What the film gets right at a structural level is that Miranda’s power wasn’t just personal charisma. It was institutional leverage. For decades, the fashion magazine controlled the full chain: which designers got covered, which models got booked, which trends got credibility, which careers lasted. That concentrated authority made figures like Miranda genuinely consequential — not because they were intimidating, but because the system actually routed through them. The internet didn’t just compete with that authority — it distributed it across a thousand accounts, trend cycles, and platforms that nobody owns. Every Instagram stylist with a million followers and every accelerated TikTok trend cycle is a piece of what Miranda used to own exclusively. The sequel is smart enough to name this. Whether it dramatizes it sharply enough is where critics diverge.

The plot is where it gets structurally interesting. Miranda Priestly isn’t fighting off a young usurper this time — she’s fighting Emily Charlton, Blunt’s character, who has graduated from first assistant to rival luxury brand executive and is competing with Runway for the same shrinking pool of advertising revenue. Miranda is approaching retirement without a clear succession plan. The industry she spent her career commanding is in visible decline. The leverage that made someone like Miranda Priestly genuinely terrifying — the ability to make or end careers with a phone call — has eroded in proportion to the platforms that used to give her that power. Andy returns older and more settled, now operating as a peer rather than a subordinate. The antagonist isn’t a person but a structural shift.

The antagonist isn’t a person but a structural shift.

What that premise means is that the sequel has a genuine conflict the original didn’t have. The first film was about what it cost to work for someone like Miranda. This one is about what happens when the empire she built stops working the way it used to — when being the most powerful person in a room stops meaning what it once meant because the room itself is shrinking. Whether the film fully executes this is where critics are diverging. The consensus lands around “enjoyable but uneven” — which, for a sequel nobody was demanding that somehow assembled its entire original creative team nearly twenty years later, is a more impressive outcome than the reviews make it sound. The performances hold. The premise is sound. The execution is where it leaves something on the table.

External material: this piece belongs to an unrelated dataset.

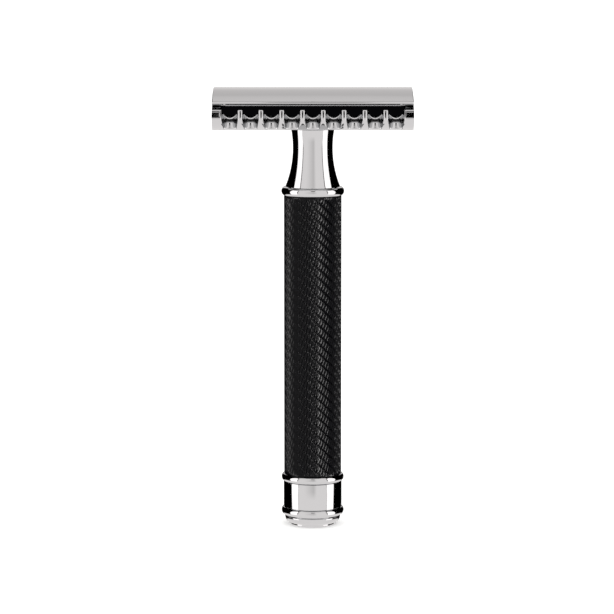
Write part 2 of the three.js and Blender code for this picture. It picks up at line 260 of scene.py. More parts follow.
# %% Tent
def studio_tent(radius=800.0, turns=361, rises=181):
    """A sphere round the razor: x = r sin(turn) cos(rise), y = -r cos(turn) cos(rise), z = r sin(rise).

    Its grid has a point for every degree of turn and of rise.
    """
    turn = np.linspace(-180, 180, turns)[None, :]
    rise = np.linspace(-89.9, 89.9, rises)[:, None]
    a, b = np.radians(turn), np.radians(rise)
    points = np.stack([np.sin(a) * np.cos(b), -np.cos(a) * np.cos(b), np.sin(b) + 0 * a], axis=-1)
    i = np.arange((rises - 1) * turns).reshape(rises - 1, turns)[:, :-1].ravel()
    faces = np.column_stack([i, i + turns, i + turns + 1, i + 1])
    mesh = bpy.data.meshes.new("studio_tent")
    mesh.from_pydata((radius * MM * points.reshape(-1, 3)).tolist(), [], faces.tolist())
    glow = tent_glow(turn + 0 * rise, rise + 0 * turn).astype(np.float32)
    mesh.attributes.new("glow", "FLOAT", "POINT").data.foreach_set("value", glow.ravel())
    return link_stage("studio_tent", mesh, tent_light())


tent = studio_tent()
tent.location.z = HEIGHT * MM / 2
tent.visible_camera = False
tent.visible_diffuse = False
tent.visible_shadow = False

# %% [markdown]
# ## Making surfaces
#
# Each piece is a grid of points worked out with numpy. A turned piece is a profile swept round the
# axis. A pressed or cast piece is a section carried along the head. A helper links the grid's points
# into quads, closes it where it has to close, and gives the mesh smooth shading with sharp corners.


# %% Mesh helpers
SHARP_ANGLE = math.radians(32)


def link_grid(rows, columns, wrap_rows=False, wrap_columns=False, offset=0):
    """Quads between neighbours of a grid of points, numbered row by row."""
    index = offset + np.arange(rows * columns).reshape(rows, columns)
    if wrap_rows:
        index = np.vstack([index, index[:1]])
    if wrap_columns:
        index = np.hstack([index, index[:, :1]])
    a, b = index[:-1, :-1], index[:-1, 1:]
    c, d = index[1:, 1:], index[1:, :-1]
    return np.stack([a, b, c, d], axis=-1).reshape(-1, 4)


def build_mesh(name, points, faces):
    """A mesh from points in millimetres, with doubles merged and all faces turned outwards."""
    mesh = bpy.data.meshes.new(name)
    mesh.from_pydata((np.asarray(points) * MM).tolist(), [], [list(map(int, f)) for f in faces])
    return tidy_mesh(mesh)


def tidy_mesh(mesh, merge=1e-7):
    """Merges doubles, points the faces out, and marks corners sharper than SHARP_ANGLE."""
    work = bmesh.new()
    work.from_mesh(mesh)
    bmesh.ops.remove_doubles(work, verts=work.verts, dist=merge)
    bmesh.ops.dissolve_degenerate(work, edges=work.edges, dist=merge)
    bmesh.ops.recalc_face_normals(work, faces=work.faces)
    work.to_mesh(mesh)
    work.free()
    mesh.shade_smooth()
    mesh.set_sharp_from_angle(angle=SHARP_ANGLE)
    return mesh


def add_piece(name, mesh, body, material, slot, *nodes):
    """Puts a finished mesh in the scene: what it rides on, its finish, and the CAD nodes it stands for."""
    piece = bpy.data.objects.new(name, mesh)
    bpy.context.scene.collection.objects.link(piece)
    mesh.materials.append(material)
    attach(piece, body)
    if nodes:
        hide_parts(*nodes)
    size = (np.array(piece.dimensions) / MM).round(2)
    print(f"{name}: {len(mesh.polygons)} faces, {size} mm")
    return piece


# %% Profiles
def arc(cx, cy, a, b, start, end, steps=12):
    """Points of an arc of an ellipse, from one angle to another in degrees."""
    t = np.radians(np.linspace(start, end, steps + 1))
    return np.column_stack([cx + a * np.cos(t), cy + b * np.sin(t)])


def rounded(corners, steps=5):
    """An outline with round corners. Each corner is (x, y) or (x, y, radius), and the outline is closed.

    A corner's arc touches both of its sides at radius / tan(half the corner's angle) from the corner.
    """
    outline = []
    count = len(corners)
    for i, corner in enumerate(corners):
        here = np.array(corner[:2], float)
        radius = corner[2] if len(corner) > 2 else 0
        if radius == 0:
            outline.append(here[None])
            continue
        before = np.array(corners[i - 1][:2], float) - here
        after = np.array(corners[(i + 1) % count][:2], float) - here
        before /= np.linalg.norm(before)
        after /= np.linalg.norm(after)
        half = math.acos(np.clip(before @ after, -1, 1)) / 2
        centre = here + (before + after) / np.linalg.norm(before + after) * radius / math.sin(half)
        first = here + before * radius / math.tan(half) - centre
        last = here + after * radius / math.tan(half) - centre
        start, sweep = math.atan2(first[1], first[0]), math.pi - 2 * half
        turn = np.sign(first[0] * last[1] - first[1] * last[0])
        t = start + turn * np.linspace(0, sweep, steps + 1)
        outline.append(centre + radius * np.column_stack([np.cos(t), np.sin(t)]))
    return np.concatenate(outline)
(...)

The Devil Wears Prada 2 opened to $77 million domestically and $233 million worldwide in its first weekend — one of the biggest live-action theatrical openings of 2026. The original debuted to $27.5 million domestically in 2006; the sequel made that in less than a day. That number answers one question definitively: enough people wanted two hours with this cast in these roles that the commercial math worked regardless of what critics thought. The more interesting question is whether it lands as a film or just as an event. My read on the reviews: it’s the latter. The premise it chose — an empire in managed decline, a power structure that can feel its own erosion — deserved a sharper execution than it got. That said, Emily Blunt in a movie is almost always worth the ticket.